WHAT IS EXPECTED:
Look over the lines below. Report each one that includes the string "part".

DATASET:
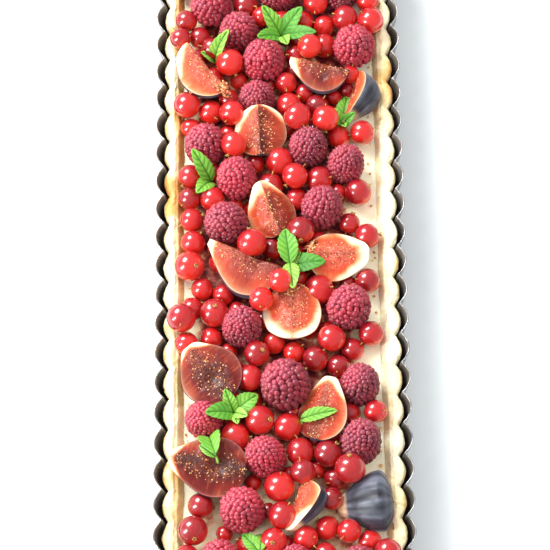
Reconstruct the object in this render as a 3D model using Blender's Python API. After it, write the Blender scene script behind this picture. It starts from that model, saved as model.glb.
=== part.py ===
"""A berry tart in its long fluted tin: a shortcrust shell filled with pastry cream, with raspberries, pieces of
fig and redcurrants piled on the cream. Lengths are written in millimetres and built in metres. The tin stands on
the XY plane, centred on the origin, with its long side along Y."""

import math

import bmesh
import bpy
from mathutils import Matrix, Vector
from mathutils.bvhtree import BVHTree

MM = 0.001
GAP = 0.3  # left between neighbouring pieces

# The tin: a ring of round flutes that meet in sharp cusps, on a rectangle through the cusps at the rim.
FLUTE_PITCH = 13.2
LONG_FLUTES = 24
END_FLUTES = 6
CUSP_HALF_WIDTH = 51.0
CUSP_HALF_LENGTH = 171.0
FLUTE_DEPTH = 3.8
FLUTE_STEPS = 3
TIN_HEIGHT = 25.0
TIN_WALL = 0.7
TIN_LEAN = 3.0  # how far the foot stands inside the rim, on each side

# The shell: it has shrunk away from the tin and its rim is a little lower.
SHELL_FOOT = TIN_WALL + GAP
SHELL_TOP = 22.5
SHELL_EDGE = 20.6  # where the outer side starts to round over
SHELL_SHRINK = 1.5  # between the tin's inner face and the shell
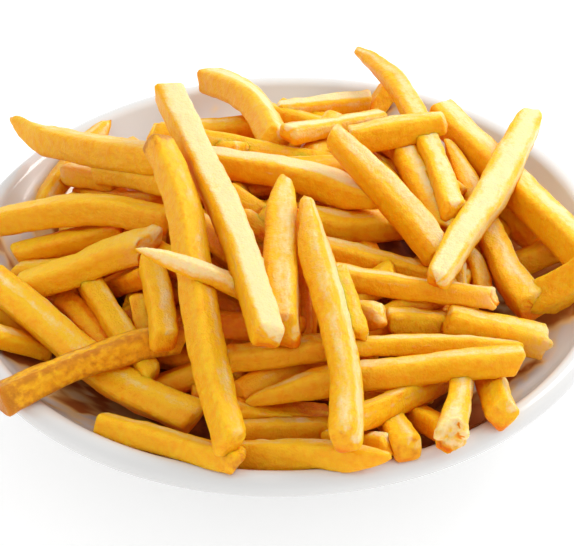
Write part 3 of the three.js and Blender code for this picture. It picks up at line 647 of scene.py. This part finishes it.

RESPONSE TO THE EXERCISE:
=== part.py ===
Write part 3 of the three.js and Blender code for this picture. It picks up at line 647 of scene.py. This part finishes it.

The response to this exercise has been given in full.